O escritório quer que a BHP se solidarize com as vítimas e comece a pagar o mais rápido possível as indenizações dos grupos mais vulneráveis. Nesta quarta-feira (14), cinco representantes da comunidade indígena Krenak, uma das mais atingidas pelo desastre, foram convidados para uma audiência no parlamento britânico. Os deputados não têm como interferir no processo na justiça, mas podem apelar para que a BHP seja mais ágil para tentar um acordo. 

Comunidade Krenak está otimista

Alguns indígenas acompanharam pessoalmente as duas audiências da Alta Corte realizadas nestas terça (13) e quarta-feira. Não deram testemunho, nem participaram. Até porque esta fase era apenas para tratar de questões procedimentais. O mérito ainda não está sob questão.

À RFI, um dos representantes da comunidade Krenak, Marcelo Krenak se disse otimista. Ele afirma que acompanha todo o processo e sabe da sua morosidade no Brasil. "Na Inglaterra, onde tem até data marcada para o julgamento, o processo é mais rápido. E a gente tem a expectativa de que haverá mais equilíbrio, que a balança não tenderá para o lado mais forte”, explicou.

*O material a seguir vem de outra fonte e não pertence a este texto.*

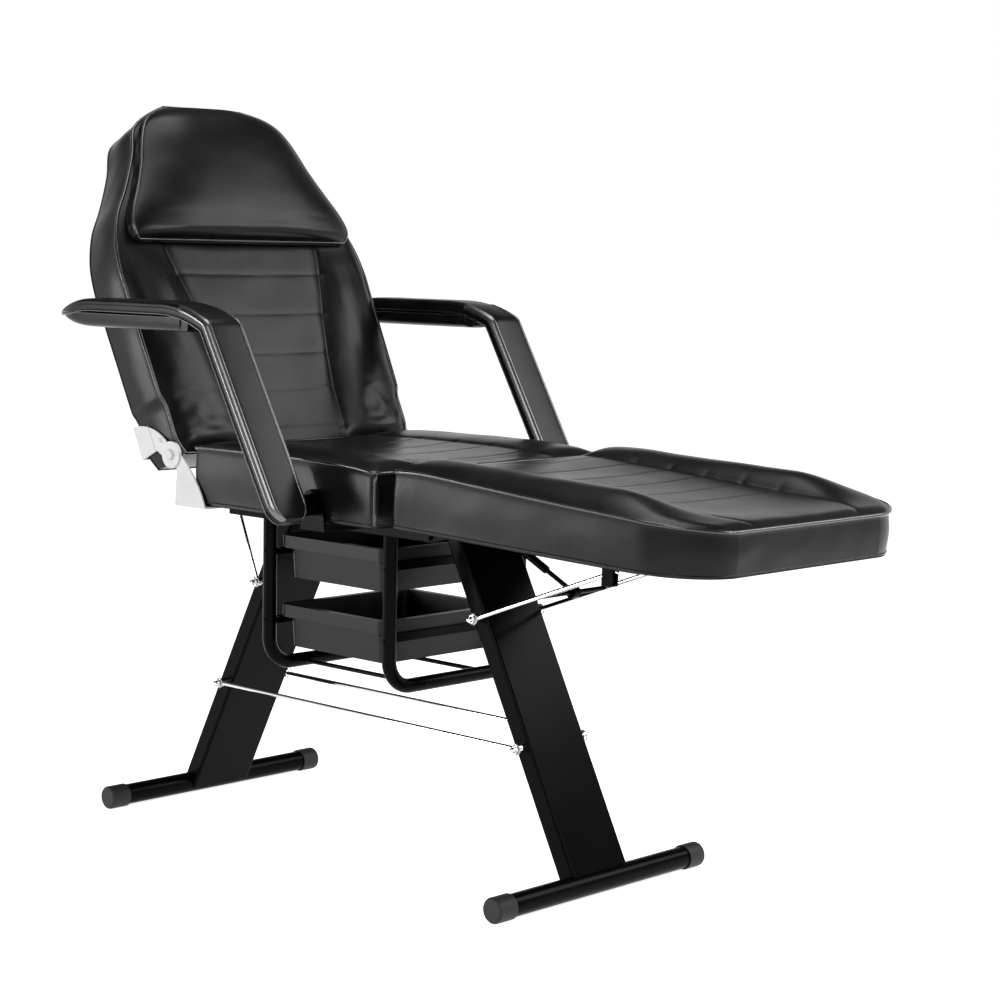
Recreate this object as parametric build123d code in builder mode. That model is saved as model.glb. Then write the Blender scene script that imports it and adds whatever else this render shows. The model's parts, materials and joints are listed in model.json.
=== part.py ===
"""Folding tattoo and salon chair: a padded back, seat and leg rest on two slanted legs.

X runs towards the foot end, Y towards the sitter's left, Z up, with the floor at zero.
Lengths are in millimetres and angles in degrees.
"""
from build123d import *
from math import cos, radians, sin, tan
import os

os.makedirs("parts", exist_ok=True)

# Clearances shared by every sub-part
running_gap = 0.06
push_gap = 0.1
soft_gap = 0.3
side_gap = 0.5
cut_overrun = 5.0

# Feet: two tubes across the chair, each with two rubber caps
rear_foot_reach = 236.0
front_foot_reach = 256.0
foot_length = 516.0
foot_tube_radius = 19.0
foot_tube_wall = 2.0
foot_cap_radius = 21.5
foot_cap_length = 40.0
foot_cap_end_wall = 4.0
foot_cap_round = 5.0
foot_sole_cut = 0.5

# Legs: flat oval tubes leaning towards each other
leg_lean = 27.05
leg_root_inset = 6.0
leg_width = 136.0
leg_thickness = 34.0
leg_wall = 2.0
leg_edge_round = 5.0
leg_top_z = 577.0

# Seat frame: two rails and two crossbars of square tube
rail_size = 25.0
rail_wall = 2.0
rail_spacing = 320.0
rail_rear_inset = 14.0
rail_front_overrun = 28.0
crossbar_depth = 40.0

# Seat
seat_rear_x = -395.5
seat_length = 511.0
bed_half_width = 281.0
seat_thickness = 107.0
seat_front_corner = 30.0
seat_rear_corner = 12.0
cushion_drop = 4.0
cushion_tuck = 3.0
board_thickness = 15.0
board_inset = 18.0
bolster_rise = 15.0
dish_depth = 5.0
panel_sink = 2.0
channel_width = 4.0
channel_depth = 3.0

# Backrest, measured up along it and forward from it at its hinge
back_lean = 26.0
back_hinge_gap = 11.0
back_hinge_drop = 25.0
back_bottom = -6.0
back_top = 705.0
back_overhang = 17.0
back_front = 28.0
back_thickness = 100.0
back_shoulder = 640.0
back_shoulder_width_share = 0.559
back_top_width_share = 0.258
back_crown_width_share = 0.378
back_crown_height_share = 0.68
back_board_width_share = 0.85
back_board_hip_share = 1.5
back_board_hip_height_share = 4.0
back_board_shoulder_share = 5.0
back_board_crown_share = 0.762

# Head pillow
pillow_bottom = 403.0
pillow_top = 680.0
pillow_inset = 54.0
pillow_thickness = 50.0
pillow_edge_share = 0.62

# Hinge plates between seat and backrest
plate_thickness = 3.0
plate_round = 24.0
plate_top_height = 84.0
plate_heel_height = 21.0
plate_heel_depth = 32.0
plate_flange_width = 70.0
plate_bulge = 9.0
plate_foot_inset = 9.0
plate_foot_length = 84.0
plate_waist_drop = 26.0
plate_waist_share = 0.77
hinge_bolt_radius = 5.0
hinge_head_radius = 9.0
hinge_head_height = 5.0

# Leg rest, measured along it from its hinge
leg_rest_tilt = 1.85
leg_rest_start = 18.0
leg_rest_end = 644.0
leg_rest_hinge_inset = 10.0
leg_rest_underside = 22.0
leg_rest_thickness = 101.0
leg_rest_corner = 150.0
leg_rest_rear_corner = 14.0
rest_ear_radius = 12.0
rest_ear_base_length = 70.0

# Rods, spindles and nuts
rod_radius = 4.0
rod_spacing = 160.0
eye_radius = 9.0
eye_thickness = 6.0
spacer_radius = 7.5
nut_flats = 13.0
nut_hex_height = 5.0
nut_dome_radius = 5.0
tie_rod_z = 236.0
leg_stay_z = 442.0
leg_stay_angle = 20.26
leg_stay_length = 335.0
leg_stay_cross = 160.0
back_stay_z = 441.0
back_stay_rod_length = 222.0
back_stay_sleeve_length = 215.0
back_stay_sleeve_radius = 10.0
back_stay_bore_radius = 8.0
back_stay_pin_height = 180.0
back_stay_pin_depth = 14.0
guide_reach = 316.0
guide_strip_width = 20.0
guide_side_gap = 2.0
guide_room_below = 12.5
guide_foot_width = 12.0

# Strut under the leg rest
strut_barrel_radius = 7.0
strut_barrel_length = 140.0
strut_rod_length = 170.0
strut_ring_clear = 3.0
strut_ring_wall = 3.5
strut_pin_reach = 12.0
strut_ear_thickness = 3.0

# Armrests
arm_gap = 7.0
arm_width = 78.0
arm_thickness = 24.0
arm_top_z = 962.0
arm_elbow_round = 75.0
arm_limb_lean = 30.3
arm_pad_front_reach = 113.0
arm_pivot_reach = 365.0
arm_pivot_z = 633.0
arm_foot = 24.0
arm_tip_length_share = 3.4
arm_tip_drop_share = 1.5
arm_tip_arc_share = 0.3
arm_tip_arc_drop_share = 0.36
arm_tip_under_share = 0.33
arm_edge_round = 3.0
arm_end_round = 11.0
arm_tip_round = 6.0
arm_pad_inset_share = 0.9
arm_pad_drop = 27.0
arm_pad_length = 353.0
arm_pad_nose_share = 0.2
arm_pad_nose_drop_share = 0.4
arm_end_block_depth = 17.0
arm_bar_inset_share = 2.0
arm_bar_gap = 0.2
arm_tube_radius = 8.5
arm_bar_width = 50.0
arm_bar_thickness = 6.0
arm_boss_radius = 18.0
arm_bracket_width = 60.0
arm_bracket_thickness = 4.0

# Tray rack
rack_tube_radius = 12.5
rack_tube_wall = 1.5
rack_bend = 50.0
rack_rear_inset = 113.0
rack_front_inset = 88.0
rack_bottom_z = 314.0
rack_rod_spacing = 170.0
runner_lip = 14.0
runner_thickness = 2.0
tray_top_z = 550.0
tray_pitch = 124.0
tray_depth = 76.0
tray_rim = 22.0
tray_wall = 2.5
tray_lip = 11.0
tray_half_width = 155.0
tray_taper = 4.0
tray_corner = 18.0
tray_gap = 6.0

# Release handle under the leg rest
handle_rear = 140.0
handle_reach = 118.0
handle_width = 58.0
handle_strip = 9.0
handle_thickness = 4.0
handle_drop = 34.0
handle_bend_share = 1.5
handle_pivot_radius = 3.0

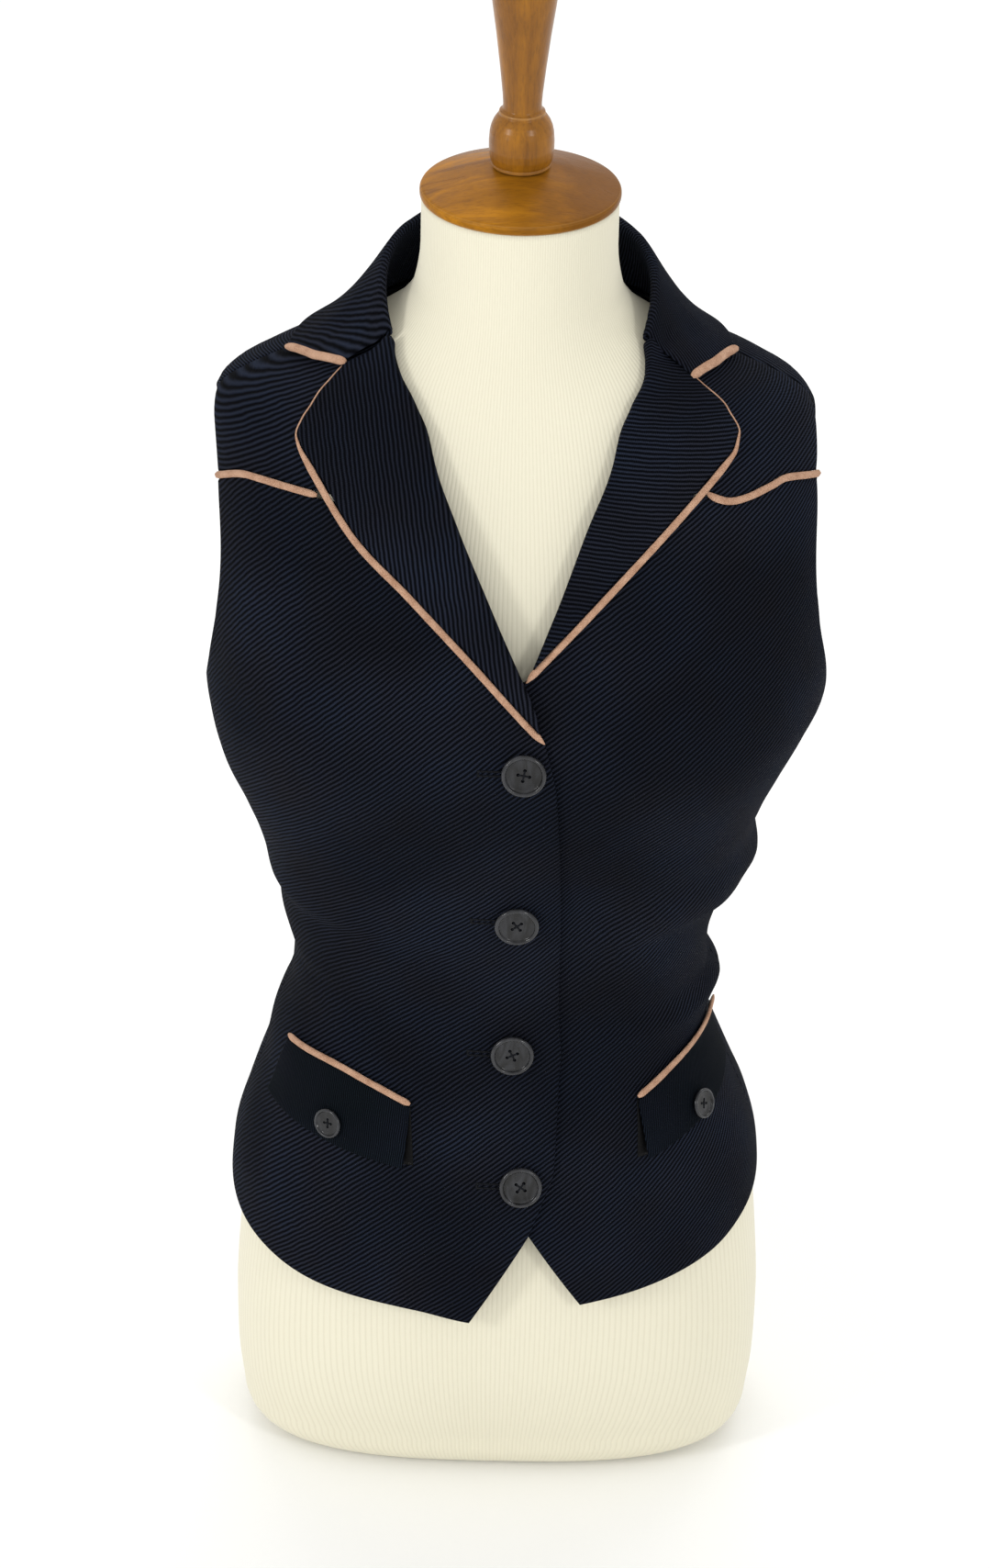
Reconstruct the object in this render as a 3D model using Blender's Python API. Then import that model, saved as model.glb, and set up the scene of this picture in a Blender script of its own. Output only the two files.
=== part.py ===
"""Ranch vest on a limbless dress form with a turned wooden neck cap.

Every cloth piece is a wall of constant thickness on one garment surface, which is a
stack of rounded rings. A place on that surface is an angle round the body (0 at the
front, negative towards the wearer's right) and a height. Sizes are millimetres here
and metres in the scene. The front faces -Y.
"""
import math

import bmesh
import bpy
import numpy as np
from mathutils import Vector
from mathutils.geometry import delaunay_2d_cdt

MM = 0.001

# Driving dimensions
CLOTH = 2.0             # heavy twill with its facing
FLAP_CLOTH = 1.6
COLLAR_CLOTH = 1.8
SEAM = 0.35             # clearance between pieces sewn edge to edge
PIPED_SEAM = 0.65        # and between a piece and its piping
LAY = 0.9               # clearance between a piece and the panel it lies on
PIPING_WIDTH = 4.6
PIPING_HEIGHT = 2.8
SEAM_PIPING_HEIGHT = 3.2
PIPING_STEP = 9.0
YOKE_PIPING_START = 0.45    # share of a step by which it stops short of the armhole
CORD_SECTION = ((1, 0), (0.55, 1), (-0.55, 1), (-1, 0), (-0.55, -1), (0.55, -1))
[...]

Krenak afirma que sua aldeia, com 600 indígenas, não foi contemplada em suas demandas. Segundo ele, as negociações foram conduzidas pelo governo e não ouviram as pessoas atingidas.

"O crime não aconteceu no dia 5 de novembro de 2015, quando a barragem rompeu. Acontece todos os dias desde então, quando crianças e jovens vêem que não têm acesso ao rio e que os mais velhos vivem de memórias”, diz.

O acidente liberou quase 40 milhões metros cúbicos de rejeitos minerais altamente poluentes, que percorreram 650 quilômetros pelo rio Doce até chegar ao oceano Atlântico. Pelo caminho, o tsunami de dejetos destruiu cidades, matou 19 pessoas e devastou a flora e a fauna no território dos Krenak. 

Marcelo comemora a data para o julgamento. "É uma grande vitória, sim, porque a gente tem uma expectativa de ficar confiante, de que realmente seja feita justiça e que o responsável pague pelos seus atos”, diz.

Reabertura do processo

Em novembro de 2018, o escritório de advocacia que até então e chamava SPG entrou com uma ação em um tribunal de Liverpool, no noroeste da Inglaterra, pedindo quase 5 bilhões de libras em indenizações. Mas, na época, o juiz entendeu que os demandantes não tinham o direito de processar na Inglaterra.

O caso foi encerrado em 2020. Um ano depois, os advogados conseguiram uma moção incomum para reabrir o processo e entraram com uma apelação. 

Em abril de 2022 a justiça inglesa se declarou competente para julgar o caso, embora o acidente tenha acontecido em outro país.